Fighting a war with no air cover, with fields mined 3 times as densely as you would normally expect. I very much doubt we have an adequate curriculum for that as we would not be willing to fight on those terms.
They need planes.
Seems like ruzzian bots have a new strategy. Post b.s. articles from ridiculous sources. Mods need to start paying more attention.
The NATO training they’re getting stops them being completely clueless on the battlefield and killed within hours if not days.

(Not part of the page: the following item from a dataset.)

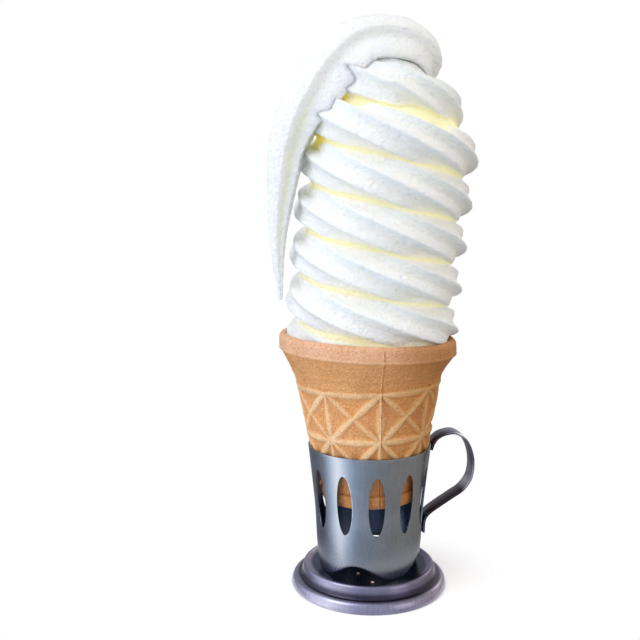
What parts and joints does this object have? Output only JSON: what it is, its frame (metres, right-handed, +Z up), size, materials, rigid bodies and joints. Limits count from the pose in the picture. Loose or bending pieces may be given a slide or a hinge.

That is reserved for the Ruzzians…👍
I haven’t read the article but I agree with the quote. Every soldier I talk to says “they should do this” and what they describe is a war under NATO conditions like air superiority. Take away air superiority and the strategy doesn’t make sense. And people expecting a fast breakthrough, sorry but it only takes a few hours to mine an entire field. If Russians recognise they are going to lose an area they can mine the next area. Which means no massive breakthrough
I heard that Norwegian training is very good.
I spent three years in the US Marine Corps before my first war, over a year of which was basic training, advanced infantry training, specialty training, various training and schools, followed by two years of on-the-job training and application, all of which was in preparation for war, and I still felt unprepared for some things, through our first few battles. Realistically, adequate training for war happens prior to war, and even then, the war is never exactly the same as training. These are nonsensical articles.
I don’t think any training truly prepares you for real combat.
What they need is ukranian training done by themselves in poland with NATO support. The best battlehardened NCOs training their own with NATO tweeks to kill soviet thinking because the are still things that the ukranians do that the russians have fogured out
Honestly America should be inviting Ukrainian combat vets to give classes to American troops.
After this war it will be Ukrainian troops training NATO troops.